Many other citizens regard the old soldier’s banner as a fitting memorial to the Confederate dead. However, on State House grounds, we should seek to respect the views of all citizens as best we reasonably can.

Therefore, I support Governor Haley’s call to remove the Confederate soldier’s flag from State House grounds as a visible statement of courtesy and good will to all those who may be offended by it. At the same time, I also urge all public officials and activists who are focusing on this issue to come together, the way the good people of Charleston joined hands following the terrible tragedy we suffered, and agree not to transfer the fight to other physical vestiges and memorials of our state’s past. In a spirit of good will and mutual respect, let us all agree that the monuments, cemeteries, historic street and building names shall be preserved and protected. How sad it would be to end one controversy only to trigger a thousand more.

The people of South Carolina are entitled to their complete history, the parts that give us pride as well as sadness. We learn from our past and we grow from exploring our shared history.

If we all insist on it, this experience can mark the beginning of a new era. Let us all pledge to respect each other and stand together in firm opposition to any efforts to sanitize, rewrite or bulldoze our history.

Here in South Carolina, there has never been a time when our nation’s motto was more needed than it is today: e pluribus unum: “out of many, one.” If those of us alive today can find a way to understand and respect and forgive each other, only then can we truly pay honor to the martyrs who were slain last week while they prayed together in a house of worship.

“In the aftermath of the horrific tragedy that spilled the blood of nine souls within the hallowed halls of Mother Emanuel AME Church, the time has come to revisit the issue of the Confederate soldier’s flag, which a number of our citizens regard as offensive,” he wrote. “Many other citizens regard the old soldier’s banner as a fitting memorial to the Confederate dead. However, on State House grounds, we should seek to respect the views of all citizens as best we reasonably can.”

He also called for the historic monuments, cemeteries, historic street and building names to be preserved and protected.

McConnell has deflected requests for comment since the arrest of Dylann Roof, a white man with a penchant for Confederate iconography, accused of killing nine black parishioners at Emanuel AME Church.

His statement Thursday comes one day after the College of Charleston Board of Trustees issued a resolution supporting the rebel banner’s removal. McConnell, who isn’t a voting member, attended the meeting but was noticeably silent.

A longtime defender of Confederate heritage, the former state senator brokered a legislative compromise in 2000 moving the Confederate flag from atop the Statehouse dome to its current position beside the Confederate Soldier Monument, which sits at the walkway leading to the Capitol building’s steps. A Civil War re-enactor and longtime member of the Sons of Confederate Veterans, McConnell once owned a Confederate souvenir shop in North Charleston.

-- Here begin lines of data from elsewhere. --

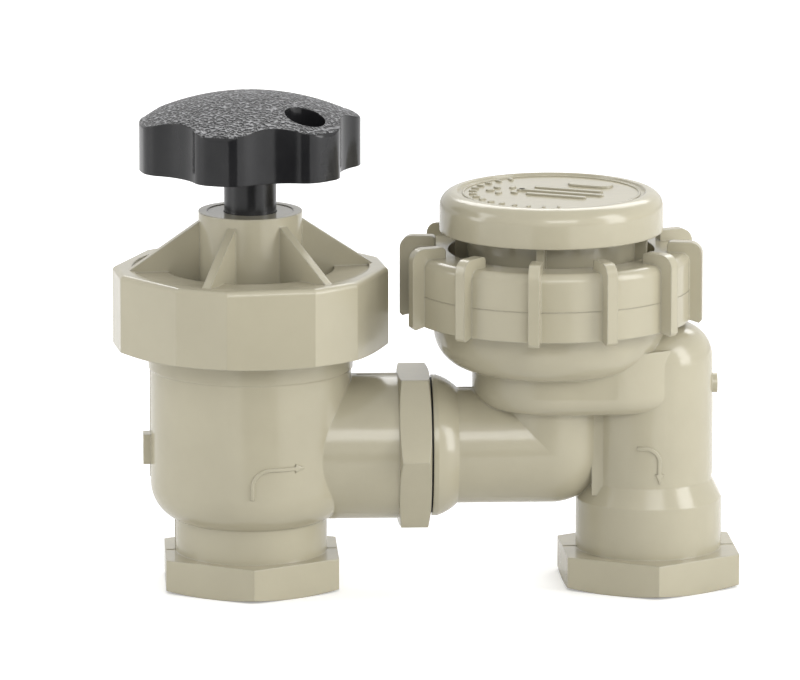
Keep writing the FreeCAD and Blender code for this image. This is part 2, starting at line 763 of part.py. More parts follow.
def make_stem():
    """Threaded stem: square drive above, thread in the hub and a swivel button below."""
    body = new_body("stem", turn=wheel_turn)
    turned(body, "shaft", [
        (0, button_bottom),
        (swivel_button, button_bottom),
        (swivel_button, button_top),
        (swivel_neck, button_top),
        (swivel_neck, stem_thread_base),
        (stem_thread, stem_thread_base),
        (stem_thread, stem_thread_top - stem_stop_gap),
        (stem_radius, stem_thread_top - stem_stop_gap),
        (stem_radius, square_bottom),
        (0, square_bottom),
    ])
    block(body, "square", (-stem_square / 2, -stem_square / 2, square_bottom),
          (stem_square, stem_square, square_length))
    rod(body, "screw_hole", screw_shank, wheel_screw_grip, cut=True, z=stem_top - wheel_screw_grip)
    return body


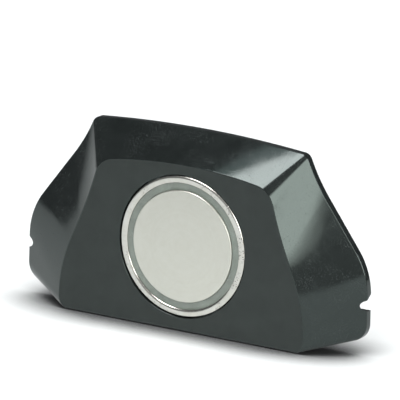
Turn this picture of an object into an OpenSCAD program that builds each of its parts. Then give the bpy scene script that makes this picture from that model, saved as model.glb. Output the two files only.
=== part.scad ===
// Panel-mounted proximity sensor: a bell-shaped shell with a round sensing
// head, which pushes onto a base plate that carries the wiring.
// The sensing axis runs along Y. The origin is where it meets the panel:
// the panel is at y = 0, the target passes in front of the shell at -Y.

/* [Shell] */
// Depth from the panel to the front face
shell_depth = 15.4; // [15:0.1:17]
// Height of the sensing axis above the bottom of the front face
axis_height = 36.5; // [36:0.1:38]
// Depth of the straight rim at the panel
rim_depth = 3.15; // [3.1:0.05:3.4]
// Thickness of the front wall
front_wall = 2.0; // [1.8:0.1:2.2]
// Inset of the cavity from the outside, measured across the shell
wall_inset = 4.2; // [4:0.1:4.4]
// Thickness of the rim wall around the base plate
rim_wall = 2.0; // [1.8:0.1:2.2]

/* [Front outline] */
// Half of the width at the bottom
front_half = 59.4; // [58:0.1:61]
// Radius of the lower corners
front_corner = 5.4; // [4:0.1:5.6]
// Height where the bulge starts
front_rise = 6; // [5.8:0.1:6.5]
// Radius of the bulge above each lower corner
front_bulge = 62.1; // [60:0.1:64]
// Angle that the bulge turns through
front_lean = 22.7; // [22:0.1:23]
// Length of the straight flank
front_flank = 11.9; // [11:0.1:13]
// Radius of the hollow shoulder
front_hollow = 172.7; // [170:0.1:176]
// Angle that the hollow shoulder turns back
front_return = 7.1; // [7:0.1:7.3]
// Radius of the upper corners
front_top_corner = 10.2; // [9:0.1:11]
// Height at the middle
front_height = 71.4; // [71:0.1:72]

/* [Rim outline] */
// Half of the width at the bottom
rim_half = 82.2; // [81:0.1:83]
// Height of the rim's bottom above the bottom of the front face
rim_lift = 6.2; // [6:0.1:6.5]
// Radius of the lower corners
rim_corner = 7.7; // [7:0.1:8.5]
// Height where the bulge starts above the rim's bottom
rim_rise = 19.5; // [19:0.1:20]
// Radius of the bulge
rim_bulge = 30.9; // [30:0.1:32]
// Angle that the bulge turns through
rim_lean = 36.9; // [36.5:0.1:37.2]
// Length of the straight flank
rim_flank = 25.1; // [24.5:0.1:26]
// Radius of the hollow shoulder
rim_hollow = 76; // [74:0.1:80]
// Angle that the hollow shoulder turns back
rim_return = 13.1; // [12.8:0.1:13.4]
// Radius of the upper corners
rim_top_corner = 4.0; // [3.5:0.1:4.5]
// Height at the middle
rim_height = 77.7; // [77:0.1:78.2]

/* [Sensing head] */
// Outer radius of the plated shield
shield_r = 30; // [29.9:0.05:30.1]
// Inner radius of the shield's front edge
shield_lip_r = 26.9; // [26.8:0.05:27]
// Radius of the sensing face
face_r = 23.85; // [23.7:0.05:23.9]
// Gap between the shield and the shell
head_gap = 0.45; // [0.4:0.05:0.5]
// Radius of the shield's body behind its flange
shield_body_r = 23.5; // [23.4:0.05:23.5]
// Depth of the isolating ring below the sensing face
ring_recess = 0.8; // [0.6:0.1:0.9]

/* [Mounting] */
// Distance between the two middle fixing holes
fixing_pitch = 124; // [122:1:126]
// Distance between the two upper fixing holes
upper_pitch = 52; // [50:1:54]
// Height of the upper fixing holes above the sensing axis
upper_height = 33; // [32:1:33]
// Radius of a fixing hole
fixing_r = 2.25; // [2:0.05:2.4]
// Width of each cable inlet along the rim
inlet_width = 7.3; // [7:0.1:8]
// Depth of each cable inlet from the panel
inlet_depth = 4.6; // [4.4:0.1:4.8]
// Height of the inlets' middle below the sensing axis
inlet_drop = 13.1; // [13:0.1:14]

/* [Hidden] */
$fn = 72;
eps = 0.01;

// Planes along the sensing axis, from the front to the panel
front_y = -shell_depth;
head_y = front_y + 0.1;
flange_back_y = head_y + 3.0;
seal_back_y = flange_back_y + 0.8;
seat_back_y = seal_back_y + 1.8;
nut_back_y = seat_back_y + 2.4;
cup_back_y = head_y + 8.4;
cup_floor = 1.5;
sheet_y = cup_back_y + 0.3;
main_board_back_y = sheet_y + 1.0;
plate_front_y = -2.4;
terminal_board_y = plate_front_y - 1.0;
terminal_front_y = terminal_board_y - 1.0;

// The head's fits
seat_r = shield_r + head_gap;
bore_r = shield_body_r + 0.2;
well_r = 33.5;
nut_r = 27.3;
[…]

The flag debate has taken on a personal tone at the college, which sits just blocks from Emanuel AME Church. One of the college’s employees, part-time librarian Cynthia Hurd, was one of the nine churchgoers killed in the shooting, and Roof reportedly told police that he considered targeting the school.

In a news conference in Columbia, the Sons of Confederate Veterans vowed on Thursday to fight any attempt to take the flag down without saying how they would do that.

Leland Summers, commander of the South Carolina Division of the Sons of Confederate Veterans, declined to comment Thursday on McConnell’s statement. Summers and about two dozen members of the organization gathered by the Statehouse monument to issue a statement on the calls to remove the banner.

Summers said in a prepared speech that Roof is a “wicked nutcase.” Because of the behavior of “one warped mind,” “unscrupulous opportunists” are creating more hatred and division by attacking and removing Confederate symbols and flags, Summers said.

“That flag did not start a race war,” he said. “An idiot pulling the trigger on nine innocent people in a church in Charleston, South Carolina, started this. That flag had absolutely nothing to do with it.”

The South Carolina division of the organization has more than 3,000 members and seeks to “serve as a historical, patriotic, and non-political organization dedicated to ensuring that a true history of the 1861-1865 period is preserved,” according to its website.

Summers said the organization intends to take action if lawmakers follow through with trying to remove the flag from Statehouse grounds, but declined to elaborate, saying it would wait until next week out of respect for the victims.

Nevertheless, Summer and other members of the group criticized lawmakers who have called for the battle flag’s removal.

He said the politicians are making knee-jerk decisions, while Dickie Phalen, another member of the Sons of Confederate Veterans, called them “spineless.”

Phalen said he understands the battle flag offends some South Carolinians, while adding it is not a symbol of slavery and that his group abhors the Ku Klux Klan and racism.

“It’s not about race,” Phalen said. “I’ve got a lot of black friends. This is my heritage. If that flag comes down, this whole nation is going to change because that’s discrimination.”